Task directions: Retype only what runs from the line that contains "bpy.context.scene.collection.objects.link(empty)" through the last line of the listing below, both lines included.

** BEGIN **

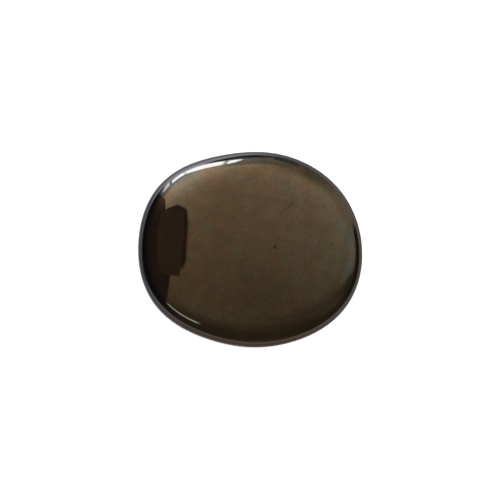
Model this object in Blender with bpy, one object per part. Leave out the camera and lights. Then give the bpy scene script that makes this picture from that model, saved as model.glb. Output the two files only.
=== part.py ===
"""Hematite disc: one flat pebble of massive hematite, tumbled and polished on every side.

Seen from above the stone is a slightly squared oval. Both faces bulge a little, the edge between them is
rounded all the way round, and the stone lies on a small flat spot in the middle of its underside.

Metres, +Z up, +X along the longest way across. The origin is on the flat spot, under the middle of the stone.
Run it with: blender --background --python part.py
"""

import math

import bmesh
import bpy

MM = 0.001

# Outline seen from above: a circle with a few gentle swells. Each swell has the number of its crests round
# the stone, its height, and the direction of its first crest in degrees from +X towards +Y.
MEAN_RADIUS = 20.0 * MM
SWELLS = (
    (2, 1.354 * MM, -1.8),
    (3, 0.097 * MM, -51.4),
    (4, 0.193 * MM, -40.6),
    (5, 0.108 * MM, -6.2),
    (6, 0.097 * MM, 27.5),
)

# Section through the stone.
EDGE_HALF_HEIGHT = 3.2 * MM
EDGE_ROUNDING = 1.68 * MM
TOP_BULGE = 0.55 * MM
UNDERSIDE_BULGE = 0.45 * MM
FLAT_SPOT_SHARE = 0.30

# How finely the faceted solid follows that form.
SEGMENTS = 96
EDGE_ANGLES_DEG = (9, 18, 27, 36, 45, 54, 63, 72, 79, 85)
FACE_SHARES = (0.58, 0.44)
TOP_CENTRE_SHARE = 0.15

POLISHED_HEMATITE = (0.17, 0.145, 0.115, 1.0)


def outline_radius(direction):
    """Distance from the middle to the outline, towards a direction in radians."""
    radius = MEAN_RADIUS
    for crests, height, first_crest in SWELLS:
        radius += height * math.cos(crests * (direction - math.radians(first_crest)))
    return radius


REST_HEIGHT = EDGE_HALF_HEIGHT + UNDERSIDE_BULGE * (1 - FLAT_SPOT_SHARE**2)


def edge_height(share, radius):
    """Height of the rounded edge above the stone's mid-plane, at a share of the way out.

    The power grows with the radius, so the rounding takes up the same width in every direction.
    """
    return EDGE_HALF_HEIGHT * math.sqrt(max(0.0, 1 - share ** (radius / EDGE_ROUNDING)))


def underside_depth(share, radius):
    """How far the underside lies below the mid-plane. Inside the flat spot it is the same everywhere."""
    if share <= FLAT_SPOT_SHARE:
        return REST_HEIGHT
    return edge_height(share, radius) + UNDERSIDE_BULGE * (1 - share**2)


def surface_point(direction, share, side):
    """A point of the upper surface (side 1) or the lower surface (side -1)."""
    radius = outline_radius(direction)
    if side > 0:
        height = edge_height(share, radius) + TOP_BULGE * (1 - share**2)
    else:
        height = -underside_depth(share, radius)
    x = share * radius * math.cos(direction)
    y = share * radius * math.sin(direction)
    return (x, y, REST_HEIGHT + height)


def share_on_edge(direction, angle_deg):
    """Where on the rounded edge a ring lies: 0 degrees at the rim, 90 where the edge has run out into the face."""
    power = outline_radius(direction) / EDGE_ROUNDING
    return math.cos(math.radians(angle_deg)) ** (2 / power)


def edge_ring(angle_deg, side):
    return [(d, share_on_edge(d, angle_deg), side) for d in directions()]


def face_ring(share, side):
    return [(d, share, side) for d in directions()]


def directions():
    return [math.tau * i / SEGMENTS for i in range(SEGMENTS)]


def rings_from_top_to_underside():
    """Each ring as (direction, share, side) for each of its corners."""
    top = [face_ring(share, 1) for share in (TOP_CENTRE_SHARE, *reversed(FACE_SHARES))]
    top += [edge_ring(angle, 1) for angle in reversed(EDGE_ANGLES_DEG)]
    rim = [edge_ring(0, 1)]
    underside = [edge_ring(angle, -1) for angle in EDGE_ANGLES_DEG]
    underside += [face_ring(share, -1) for share in (*FACE_SHARES, FLAT_SPOT_SHARE)]
    return top + rim + underside


def add_ring(stone, ring):
    """One closed loop of edges round the stone."""
    loop = bmesh.ops.create_circle(stone, segments=SEGMENTS, radius=MEAN_RADIUS)["verts"]
    loop.sort(key=lambda corner: math.atan2(corner.co.y, corner.co.x) % math.tau)
    for corner, (direction, share, side) in zip(loop, ring):
        corner.co = surface_point(direction, share, side)
    return loop


def add_band(stone, upper, lower):
    """The strip of facets between two neighbouring rings, facing outwards."""
    for i in range(SEGMENTS):
        j = (i + 1) % SEGMENTS
        stone.faces.new((upper[i], lower[i], lower[j], upper[j]))


def hematite_material():
    material = bpy.data.materials.new("polished_hematite")
    material.use_nodes = True
    shader = material.node_tree.nodes["Principled BSDF"]
    shader.inputs["Base Color"].default_value = POLISHED_HEMATITE
    shader.inputs["Metallic"].default_value = 1.0
    shader.inputs["Roughness"].default_value = 0.05
    material.diffuse_color = POLISHED_HEMATITE
    return material


def hematite_disc():
    """The whole stone, as one closed solid."""
    stone = bmesh.new()
    loops = [add_ring(stone, ring) for ring in rings_from_top_to_underside()]
    for upper, lower in zip(loops, loops[1:]):
        add_band(stone, upper, lower)

    summit = stone.verts.new(surface_point(0, 0, 1))
    for i, corner in enumerate(loops[0]):
        stone.faces.new((summit, corner, loops[0][(i + 1) % SEGMENTS]))
    stone.faces.new(list(reversed(loops[-1])))

    mesh = bpy.data.meshes.new("hematite_disc")
    stone.to_mesh(mesh)
    stone.free()
    mesh.shade_smooth()
    mesh.materials.append(hematite_material())
    disc = bpy.data.objects.new("hematite_disc", mesh)
    bpy.context.scene.collection.objects.link(disc)
    return disc


def clear_scene():
    for thing in list(bpy.data.objects):
        bpy.data.objects.remove(thing)


clear_scene()
hematite_disc()
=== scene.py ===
"""Hematite disc: a flat tumbled pebble of massive hematite with a mirror polish, lying on a pale floor.

Metres, +Z up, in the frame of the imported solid. +X is the photograph's right and +Y its top. The camera looks
down on the stone from almost straight above, a little from the near left.
"""

import math
import random
from collections import namedtuple

import bmesh
import bpy
from mathutils import Matrix, Vector


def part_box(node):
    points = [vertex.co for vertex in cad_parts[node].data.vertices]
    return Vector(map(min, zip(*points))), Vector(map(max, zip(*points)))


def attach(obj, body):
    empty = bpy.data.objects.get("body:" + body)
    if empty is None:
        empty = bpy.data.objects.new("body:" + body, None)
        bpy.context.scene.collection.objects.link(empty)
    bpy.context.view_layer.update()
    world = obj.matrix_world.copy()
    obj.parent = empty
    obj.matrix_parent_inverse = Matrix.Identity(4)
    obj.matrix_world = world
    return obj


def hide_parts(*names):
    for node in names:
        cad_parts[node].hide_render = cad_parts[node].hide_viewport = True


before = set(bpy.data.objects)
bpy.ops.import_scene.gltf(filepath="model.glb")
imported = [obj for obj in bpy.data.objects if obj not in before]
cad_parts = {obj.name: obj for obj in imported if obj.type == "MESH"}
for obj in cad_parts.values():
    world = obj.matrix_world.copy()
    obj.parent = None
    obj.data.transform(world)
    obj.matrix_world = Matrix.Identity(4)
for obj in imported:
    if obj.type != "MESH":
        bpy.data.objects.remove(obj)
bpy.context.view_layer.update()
stone_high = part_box("hematite_disc")[1]

MM = 0.001

# The stone's form, as in its solid. A swell has its number of crests, its height and its first crest's
# direction in degrees.
MEAN_RADIUS = 20.0 * MM
SWELLS = (
    (2, 1.354 * MM, -1.8),
    (3, 0.097 * MM, -51.4),
    (4, 0.193 * MM, -40.6),
    (5, 0.108 * MM, -6.2),
    (6, 0.097 * MM, 27.5),
)
EDGE_HALF_HEIGHT = 3.2 * MM
EDGE_ROUNDING = 1.68 * MM
TOP_BULGE = 0.55 * MM
UNDERSIDE_BULGE = 0.45 * MM
FLAT_SPOT_SHARE = 0.30

# The blank is a flat disc of radius 1 that the form rule turns into the stone. Up to FACE_PART of the way out
# it becomes a face, and beyond that the rounded edge, which starts FACE_ANGLE_DEG round from the rim.
BLANK_CELLS = 150
BLANK_WELD = 1e-6
FACE_PART = 0.60
FACE_ANGLE_DEG = 70.0

# Near a pit the blank's cells are split, level by level, out to this many pit radii and a margin.
REFINE_LEVELS = 3
REFINE_RADII = 3.2
REFINE_RADII_LESS_PER_LEVEL = 0.6
REFINE_MARGIN = 0.012

# The polished metal's colours. The face drifts between a redder, an olive and an ochre brown, and the rim is
# cooler. The face's warm brown against the cooler rim is partly painted reflection: a warm room mirrored in the
# face.
FACE_RED = (0.205, 0.151, 0.112, 1.0)
FACE_OLIVE = (0.180, 0.163, 0.124, 1.0)
FACE_OCHRE = (0.200, 0.163, 0.101, 1.0)
RIM_GREY = (0.165, 0.160, 0.162, 1.0)
PIT_BROWN = (0.088, 0.056, 0.034, 1.0)
OCHRE_AT_MOST = 0.6
RIM_GREY_FROM = 0.90
RIM_GREY_FULL = 0.97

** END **

Answer:
        bpy.context.scene.collection.objects.link(empty)
    bpy.context.view_layer.update()
    world = obj.matrix_world.copy()
    obj.parent = empty
    obj.matrix_parent_inverse = Matrix.Identity(4)
    obj.matrix_world = world
    return obj


def hide_parts(*names):
    for node in names:
        cad_parts[node].hide_render = cad_parts[node].hide_viewport = True


before = set(bpy.data.objects)
bpy.ops.import_scene.gltf(filepath="model.glb")
imported = [obj for obj in bpy.data.objects if obj not in before]
cad_parts = {obj.name: obj for obj in imported if obj.type == "MESH"}
for obj in cad_parts.values():
    world = obj.matrix_world.copy()
    obj.parent = None
    obj.data.transform(world)
    obj.matrix_world = Matrix.Identity(4)
for obj in imported:
    if obj.type != "MESH":
        bpy.data.objects.remove(obj)
bpy.context.view_layer.update()
stone_high = part_box("hematite_disc")[1]

MM = 0.001

# The stone's form, as in its solid. A swell has its number of crests, its height and its first crest's
# direction in degrees.
MEAN_RADIUS = 20.0 * MM
SWELLS = (
    (2, 1.354 * MM, -1.8),
    (3, 0.097 * MM, -51.4),
    (4, 0.193 * MM, -40.6),
    (5, 0.108 * MM, -6.2),
    (6, 0.097 * MM, 27.5),
)
EDGE_HALF_HEIGHT = 3.2 * MM
EDGE_ROUNDING = 1.68 * MM
TOP_BULGE = 0.55 * MM
UNDERSIDE_BULGE = 0.45 * MM
FLAT_SPOT_SHARE = 0.30

# The blank is a flat disc of radius 1 that the form rule turns into the stone. Up to FACE_PART of the way out
# it becomes a face, and beyond that the rounded edge, which starts FACE_ANGLE_DEG round from the rim.
BLANK_CELLS = 150
BLANK_WELD = 1e-6
FACE_PART = 0.60
FACE_ANGLE_DEG = 70.0

# Near a pit the blank's cells are split, level by level, out to this many pit radii and a margin.
REFINE_LEVELS = 3
REFINE_RADII = 3.2
REFINE_RADII_LESS_PER_LEVEL = 0.6
REFINE_MARGIN = 0.012

# The polished metal's colours. The face drifts between a redder, an olive and an ochre brown, and the rim is
# cooler. The face's warm brown against the cooler rim is partly painted reflection: a warm room mirrored in the
# face.
FACE_RED = (0.205, 0.151, 0.112, 1.0)
FACE_OLIVE = (0.180, 0.163, 0.124, 1.0)
FACE_OCHRE = (0.200, 0.163, 0.101, 1.0)
RIM_GREY = (0.165, 0.160, 0.162, 1.0)
PIT_BROWN = (0.088, 0.056, 0.034, 1.0)
OCHRE_AT_MOST = 0.6
RIM_GREY_FROM = 0.90
RIM_GREY_FULL = 0.97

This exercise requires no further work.